I’m going through a minor catastrophe at the moment. This may be a bit of a falsehood because it is not minor for me at all. No. In fact, it is something that pops into my head every five minutes on my very busy days. The problem is this: I am on my last box of Pond’s Cold Cream and every pharmacist and grocery store I have enquired with seems to be out of stock.
“November mein phone karo, winter mein aayega,” each salesman consoles me. I live in Mumbai. We have no winters. “I use this everyday and I really need it,” I implore. “Age Miracle is available”, but my vanity has me in denial. “Sorry madam.” Click.
I blame my beauty fixes on my paternal grandmother— not a great Helen of Troy by any standards. But her mammoth rosewood dressing table (yes those ones with three full-size bendable mirrors) held much sway over my young eyes as a child. I aped everything she did. And now I am left with an obsessive urge to moisturise thrice a day and an undying fetish for red lipstick (“Lipuss-tick”, in her Punjabi drawl, “Meh-roon waali”).
My other beauty fix is Lakme’s liquid eyeliner. I’ve been wearing it every day since I was 15, I can put it on in the dark. And I don’t think I’ll ever leave home without it. Despite the gorgeous liners that Guerlain and Mac produce, you can’t get those batwings without Lakme’s old fashioned brush and pot.
Every country has its homegrown staples that its locals swear by. Italian herbs and its leather are world renowned. The Chinese use strange concoctions for medicines (deer-hair, frogs-eyes kind of stuff), try finding a regular chemist in Hong Kong. The Americans own fast food. Thank god we have Ayurveda. The whole world is waking up to Indian beauty products. Brands like Kama, Forest Essentials and even Biotique are spinning their best media doctors to turn these into global players.
I’ve introduced Kama and Forest Essentials to every single friend of mine who either lives abroad or is a foreigner. They have all announced that all they want from me is a steady supply of these. No more chemical-laden products will do. These are by far the best bath and self-care products in the world. My staples here are Kama’s Bringadi hair oil and Multani Mitti face masks, and Forest Essentials sugar soaps or those with orange rinds as loofah. You’ll find these in my bathroom any given day.
My too-few visits to the Jiva Spa at various Taj hotels have introduced me to a new kind of heaven. Their two-hour-long signature therapies are addictive albeit an expensive indulgence.
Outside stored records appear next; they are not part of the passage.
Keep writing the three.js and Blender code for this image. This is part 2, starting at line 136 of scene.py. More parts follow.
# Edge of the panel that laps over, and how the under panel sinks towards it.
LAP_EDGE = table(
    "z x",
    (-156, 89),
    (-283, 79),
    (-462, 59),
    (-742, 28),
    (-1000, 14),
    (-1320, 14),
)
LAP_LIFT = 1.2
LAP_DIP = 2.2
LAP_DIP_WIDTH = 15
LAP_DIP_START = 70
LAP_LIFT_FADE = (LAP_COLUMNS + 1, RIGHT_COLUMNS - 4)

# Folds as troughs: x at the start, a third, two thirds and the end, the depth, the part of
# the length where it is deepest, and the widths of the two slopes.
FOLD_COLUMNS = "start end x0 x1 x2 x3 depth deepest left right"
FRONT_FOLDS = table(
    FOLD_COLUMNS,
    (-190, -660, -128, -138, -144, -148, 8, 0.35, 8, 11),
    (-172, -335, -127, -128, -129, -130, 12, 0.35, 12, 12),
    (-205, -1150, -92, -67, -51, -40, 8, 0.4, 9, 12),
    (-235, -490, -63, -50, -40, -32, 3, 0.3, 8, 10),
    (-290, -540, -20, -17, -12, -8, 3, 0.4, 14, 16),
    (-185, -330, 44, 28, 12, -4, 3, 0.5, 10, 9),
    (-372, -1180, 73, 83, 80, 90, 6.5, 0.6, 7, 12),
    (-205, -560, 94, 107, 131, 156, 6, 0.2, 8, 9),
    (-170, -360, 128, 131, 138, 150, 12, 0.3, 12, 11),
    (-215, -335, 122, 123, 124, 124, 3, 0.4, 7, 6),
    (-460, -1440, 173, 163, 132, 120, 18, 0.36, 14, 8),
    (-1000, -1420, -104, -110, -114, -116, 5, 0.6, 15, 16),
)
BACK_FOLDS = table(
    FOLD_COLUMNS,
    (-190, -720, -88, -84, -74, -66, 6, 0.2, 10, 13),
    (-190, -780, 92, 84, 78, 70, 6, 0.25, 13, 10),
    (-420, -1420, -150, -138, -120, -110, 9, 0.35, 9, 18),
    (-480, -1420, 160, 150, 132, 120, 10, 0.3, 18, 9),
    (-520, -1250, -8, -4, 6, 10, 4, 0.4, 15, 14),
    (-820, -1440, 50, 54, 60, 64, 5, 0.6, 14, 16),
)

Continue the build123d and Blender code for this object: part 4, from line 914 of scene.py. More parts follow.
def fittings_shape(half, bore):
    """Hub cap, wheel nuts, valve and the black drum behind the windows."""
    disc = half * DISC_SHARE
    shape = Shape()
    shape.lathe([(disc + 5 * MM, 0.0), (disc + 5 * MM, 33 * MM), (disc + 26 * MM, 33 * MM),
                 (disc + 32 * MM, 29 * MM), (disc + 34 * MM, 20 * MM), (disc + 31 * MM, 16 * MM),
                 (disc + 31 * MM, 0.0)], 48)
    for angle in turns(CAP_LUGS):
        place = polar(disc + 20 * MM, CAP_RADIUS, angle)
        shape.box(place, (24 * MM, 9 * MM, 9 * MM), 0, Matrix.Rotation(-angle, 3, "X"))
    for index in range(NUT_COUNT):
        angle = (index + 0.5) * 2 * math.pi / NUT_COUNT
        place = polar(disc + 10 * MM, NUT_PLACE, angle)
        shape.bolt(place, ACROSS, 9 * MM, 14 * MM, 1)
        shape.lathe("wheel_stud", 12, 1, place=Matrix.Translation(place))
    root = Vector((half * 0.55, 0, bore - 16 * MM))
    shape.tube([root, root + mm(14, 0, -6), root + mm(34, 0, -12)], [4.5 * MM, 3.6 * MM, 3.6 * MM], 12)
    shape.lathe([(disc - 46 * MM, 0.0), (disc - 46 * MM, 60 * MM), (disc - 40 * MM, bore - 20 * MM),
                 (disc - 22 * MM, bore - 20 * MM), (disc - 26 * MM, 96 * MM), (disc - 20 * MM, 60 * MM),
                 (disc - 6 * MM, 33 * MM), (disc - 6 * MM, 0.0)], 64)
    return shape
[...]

They are an ode to Ayurveda with massages and scrubs made of natural Indian herbs and spices. My last jaunt at Taj Vivanta introduced me to an icky papaya-seed wrap as an exfoliator. But my absolute favourite item from their stable is the orange-rind scrub that’s left freely for use in the bathrooms of the Falaknuma Palace at Hyderabad. It gives you an immediate golden glow that is embarrassingly obvious.
It is a wonderful idea to rediscover Indian beauty products once again, many of them can be found in our kitchens. Especially in times when our rupee is being devalued. When thousands of crores of rupees are being spent on foreign makeup, foods and colas.
Do you have any favourite local staples?